If I have the Ubuntu system monitor running, I see that memory usage
creeps up DURING the execution of the reduction. This is surprising,
as I would naively expect that all allocations would be done before
we enter the loop.
If compiled with:
sac2c -O3 crud.sac
The resulting code performs a sum() over the entire tensor, and executes in
about 0.85 seconds.
The offending function is likely this one:
inline int[+] plussl1XBIFOLD(bool[+] y)
{ /* first-axis reduce rank-3 or greater matrix */
yt = transpose(y);
zrho = drop([-1], shape(yt));
z = with {
(. <= iv <= .)
: sum(toi((yt[iv])));
} : genarray(zrho, 0);
return(z);
}
Perhaps there is a better way to express such a reduction?

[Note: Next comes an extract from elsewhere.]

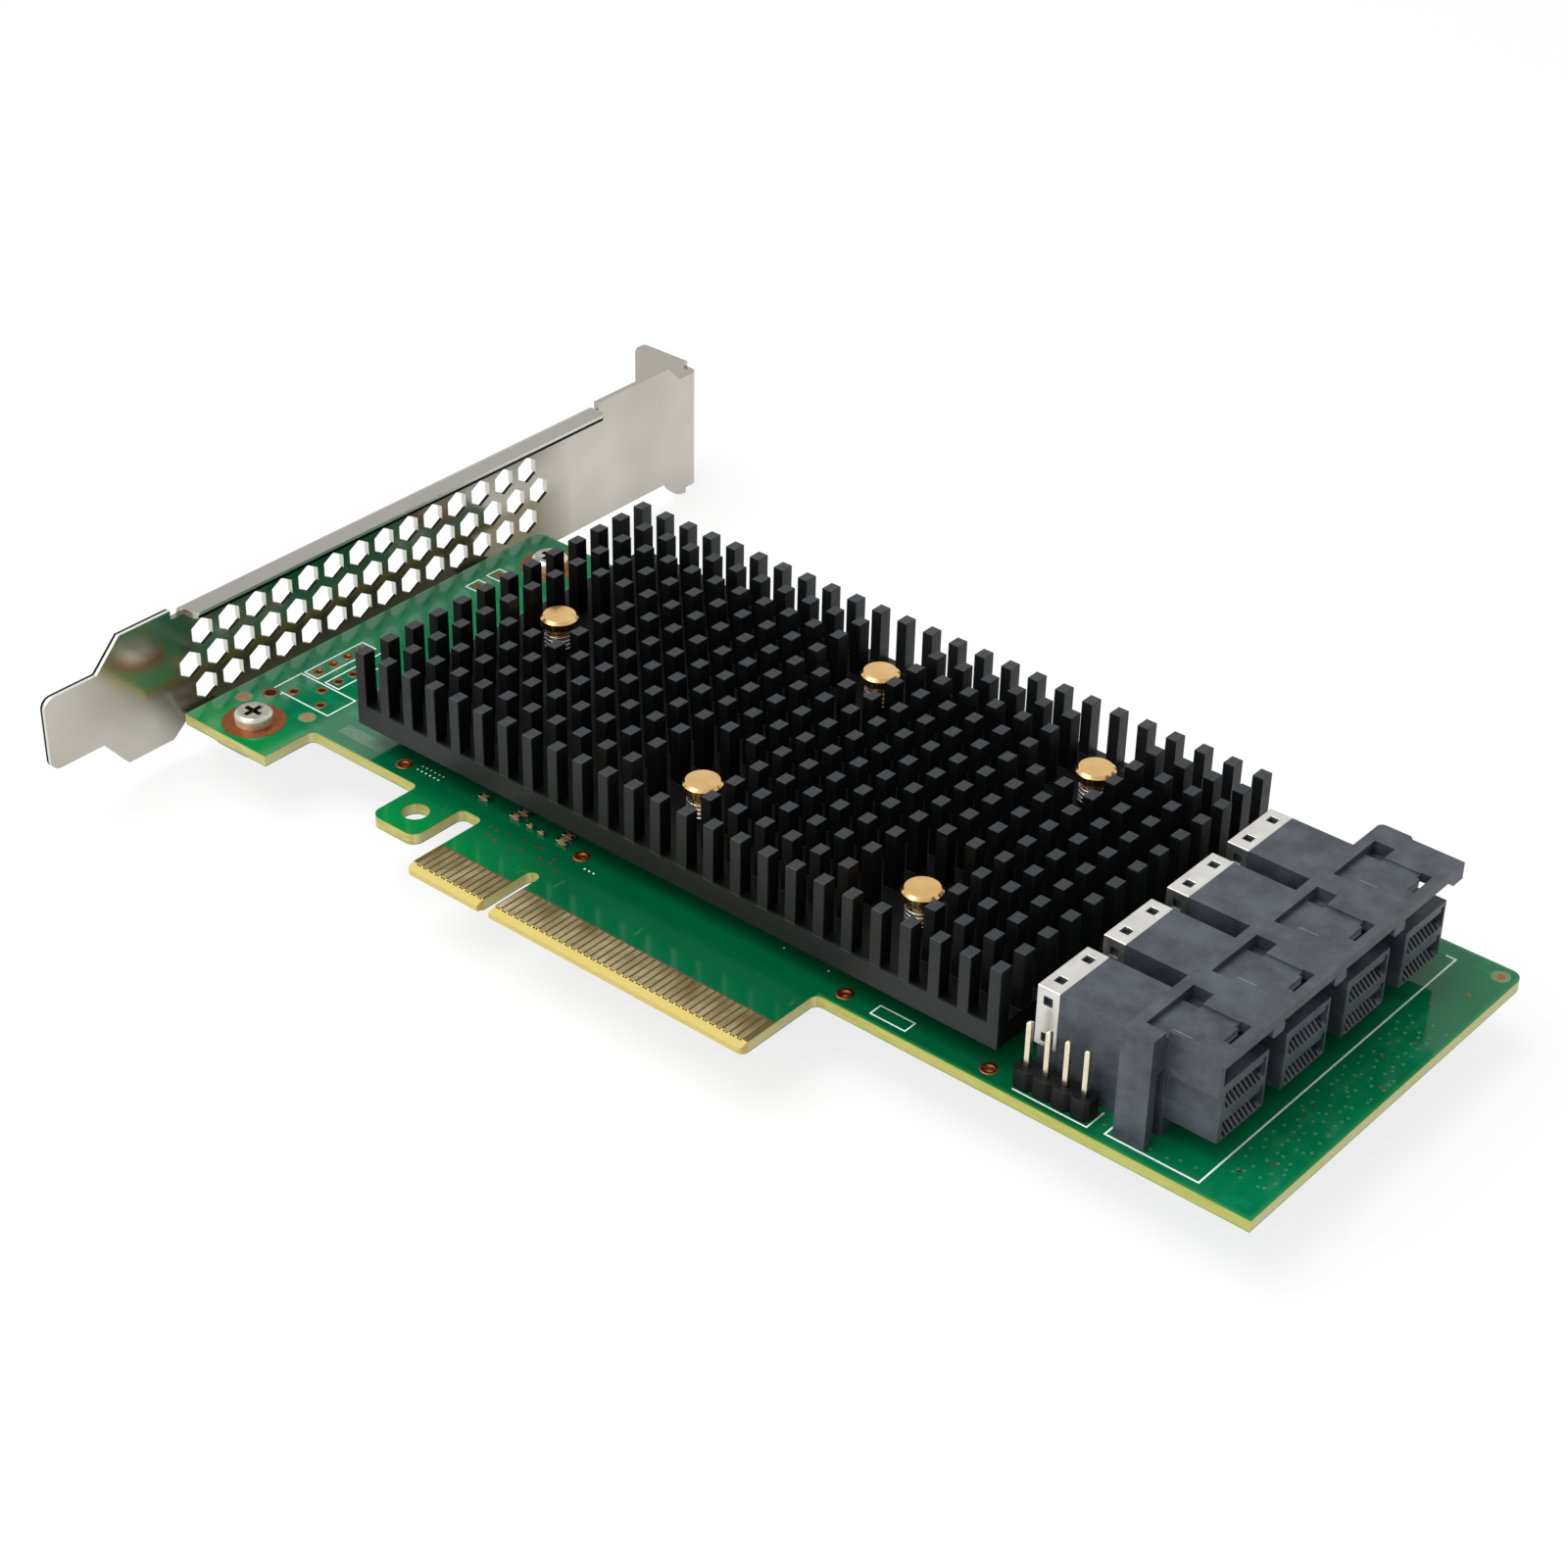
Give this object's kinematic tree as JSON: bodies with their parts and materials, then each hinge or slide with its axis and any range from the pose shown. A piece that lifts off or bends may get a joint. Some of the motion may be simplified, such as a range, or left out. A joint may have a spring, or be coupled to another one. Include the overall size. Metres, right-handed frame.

The idea here is that an argument of shape [ 10,20,30] will
give a result shape of [20,30].
Part of the problem is that the reduction array shape is AKD,
which is causing some WLF opportunities to be missed.
However, declaring the reduce argument this way:
bool[3000, 15000,3] A_23;
still leaves the -DSLOW code running about 6X slower than
the other code.
This on: product rev 17069:MODIFIED linux-gnu_x86_64